▽

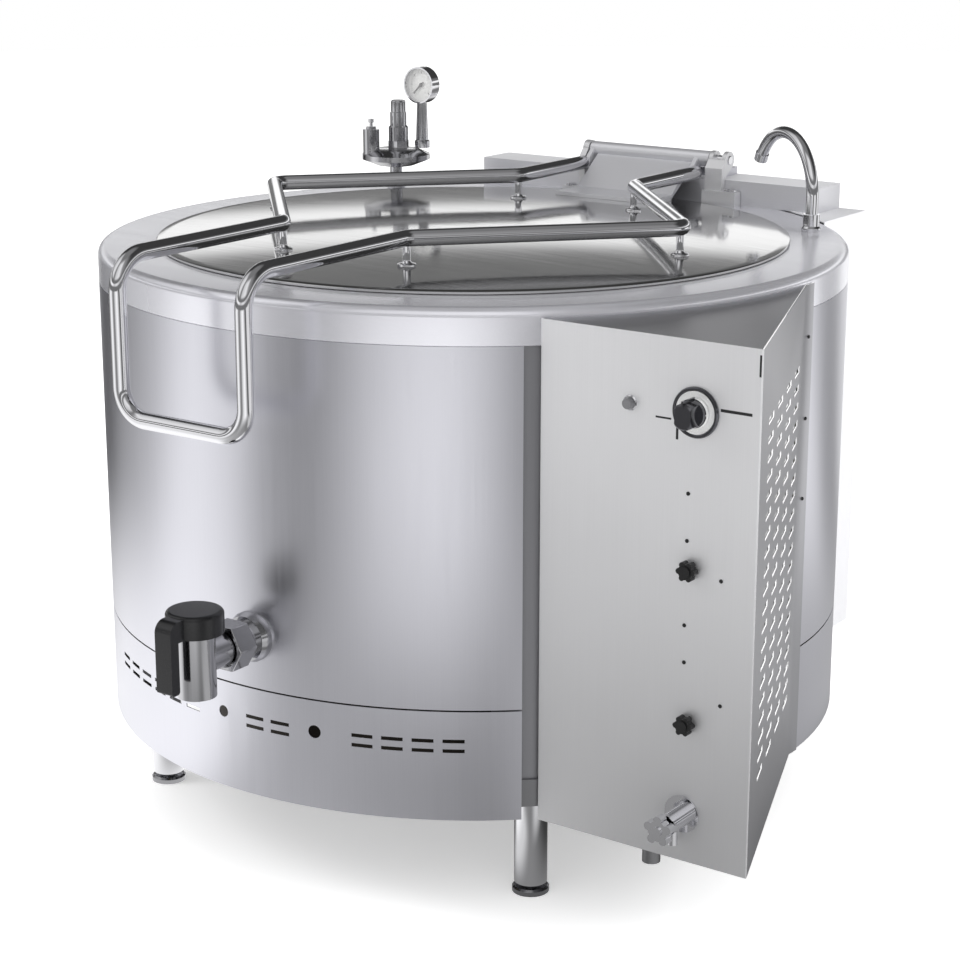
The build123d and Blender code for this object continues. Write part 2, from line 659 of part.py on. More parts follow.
with BuildPart() as drain_tap_body:
    with BuildSketch(front_plane(663, PANEL_Y, 221)):
        Circle(27)
    extrude(amount=3)
    with BuildSketch(front_plane(DRAIN_TAP[0], PANEL_Y + 15, DRAIN_TAP[1])):
        Circle(15)
    extrude(amount=47)
    with BuildSketch(Plane((DRAIN_TAP[0] + 3, -447, 180))):
        Circle(7)
    extrude(amount=30)
    with BuildSketch(Plane((DRAIN_TAP[0] + 3, -447, 180))):
        Circle(4.5)
    extrude(amount=16, mode=Mode.SUBTRACT)
    with BuildSketch(front_plane(TAP_HANDLE[0], -448, TAP_HANDLE[1])):
        Circle(4.05)
    extrude(amount=20, mode=Mode.SUBTRACT)
drain_tap_body.part.label = "drain_tap_body"
export_step(drain_tap_body.part, "parts/drain_tap_body.step")

with BuildPart() as drain_tap_handle:
    with BuildSketch(front_plane(TAP_HANDLE[0], -466, TAP_HANDLE[1])):
        Circle(15)
        with PolarLocations(15.5, 5, start_angle=90):
            Circle(6.5)
    extrude(amount=14)
    with BuildSketch(front_plane(TAP_HANDLE[0], -480, TAP_HANDLE[1])):
        Circle(7)
    extrude(amount=3)
    with BuildSketch(front_plane(TAP_HANDLE[0], -450, TAP_HANDLE[1])):
        Circle(4)
    extrude(amount=18)
drain_tap_handle.part.label = "drain_tap_handle"
export_step(drain_tap_handle.part, "parts/drain_tap_handle.step")

with BuildPart() as drain_pipe:
    with BuildLine() as drain_path:
        FilletPolyline(
            (DRAIN_TAP[0], -415, DRAIN_TAP[1]),
            (DRAIN_TAP[0], -300, DRAIN_TAP[1]),
            (DRAIN_TAP[0], -300, 430),
            on_circle(510, DRAIN_ANGLE, 430),
            radius=25,
        )
    with BuildSketch(Plane(origin=drain_path.line @ 0, z_dir=drain_path.line % 0)):
        Circle(9)
        Circle(6.5, mode=Mode.SUBTRACT)
    sweep(path=drain_path.line)
drain_pipe.part.label = "drain_pipe"
export_step(drain_pipe.part, "parts/drain_pipe.step")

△

--- To do ---
Copy out the full listing exactly.

--- The reply ---
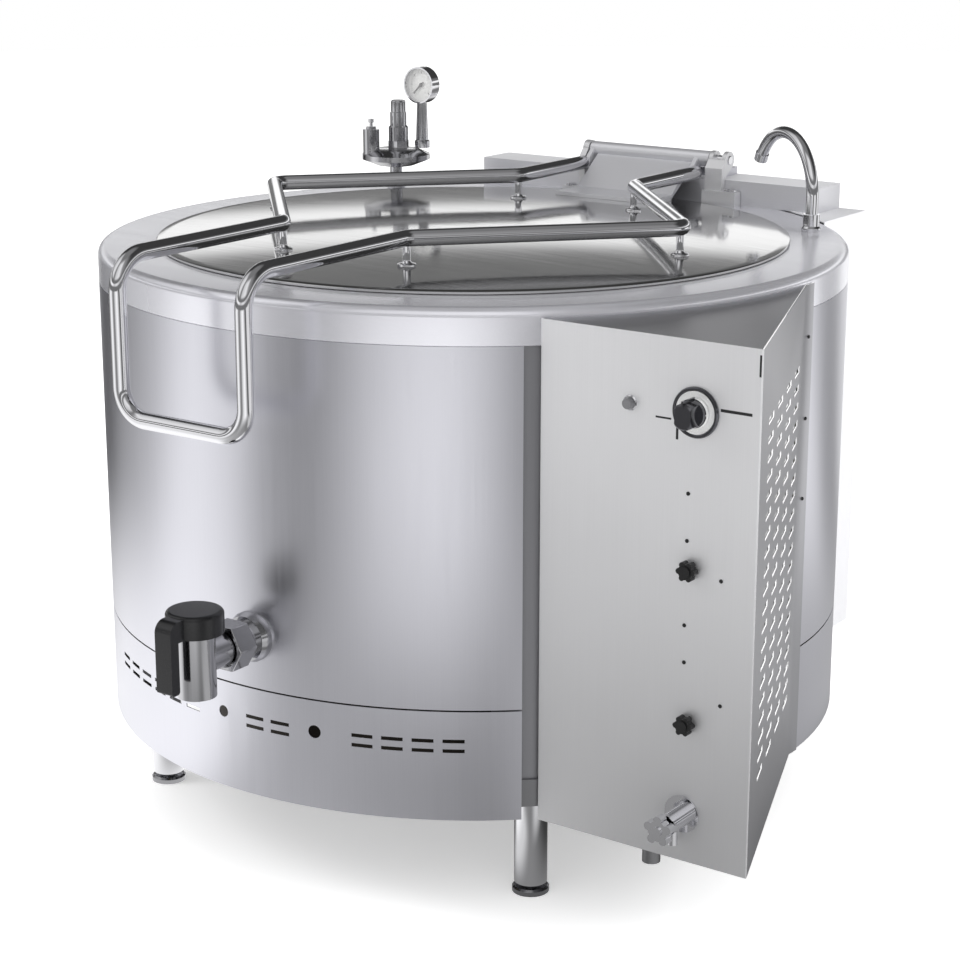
The build123d and Blender code for this object continues. Write part 2, from line 659 of part.py on. More parts follow.
with BuildPart() as drain_tap_body:
    with BuildSketch(front_plane(663, PANEL_Y, 221)):
        Circle(27)
    extrude(amount=3)
    with BuildSketch(front_plane(DRAIN_TAP[0], PANEL_Y + 15, DRAIN_TAP[1])):
        Circle(15)
    extrude(amount=47)
    with BuildSketch(Plane((DRAIN_TAP[0] + 3, -447, 180))):
        Circle(7)
    extrude(amount=30)
    with BuildSketch(Plane((DRAIN_TAP[0] + 3, -447, 180))):
        Circle(4.5)
    extrude(amount=16, mode=Mode.SUBTRACT)
    with BuildSketch(front_plane(TAP_HANDLE[0], -448, TAP_HANDLE[1])):
        Circle(4.05)
    extrude(amount=20, mode=Mode.SUBTRACT)
drain_tap_body.part.label = "drain_tap_body"
export_step(drain_tap_body.part, "parts/drain_tap_body.step")

with BuildPart() as drain_tap_handle:
    with BuildSketch(front_plane(TAP_HANDLE[0], -466, TAP_HANDLE[1])):
        Circle(15)
        with PolarLocations(15.5, 5, start_angle=90):
            Circle(6.5)
    extrude(amount=14)
    with BuildSketch(front_plane(TAP_HANDLE[0], -480, TAP_HANDLE[1])):
        Circle(7)
    extrude(amount=3)
    with BuildSketch(front_plane(TAP_HANDLE[0], -450, TAP_HANDLE[1])):
        Circle(4)
    extrude(amount=18)
drain_tap_handle.part.label = "drain_tap_handle"
export_step(drain_tap_handle.part, "parts/drain_tap_handle.step")

with BuildPart() as drain_pipe:
    with BuildLine() as drain_path:
        FilletPolyline(
            (DRAIN_TAP[0], -415, DRAIN_TAP[1]),
            (DRAIN_TAP[0], -300, DRAIN_TAP[1]),
            (DRAIN_TAP[0], -300, 430),
            on_circle(510, DRAIN_ANGLE, 430),
            radius=25,
        )
    with BuildSketch(Plane(origin=drain_path.line @ 0, z_dir=drain_path.line % 0)):
        Circle(9)
        Circle(6.5, mode=Mode.SUBTRACT)
    sweep(path=drain_path.line)
drain_pipe.part.label = "drain_pipe"
export_step(drain_pipe.part, "parts/drain_pipe.step")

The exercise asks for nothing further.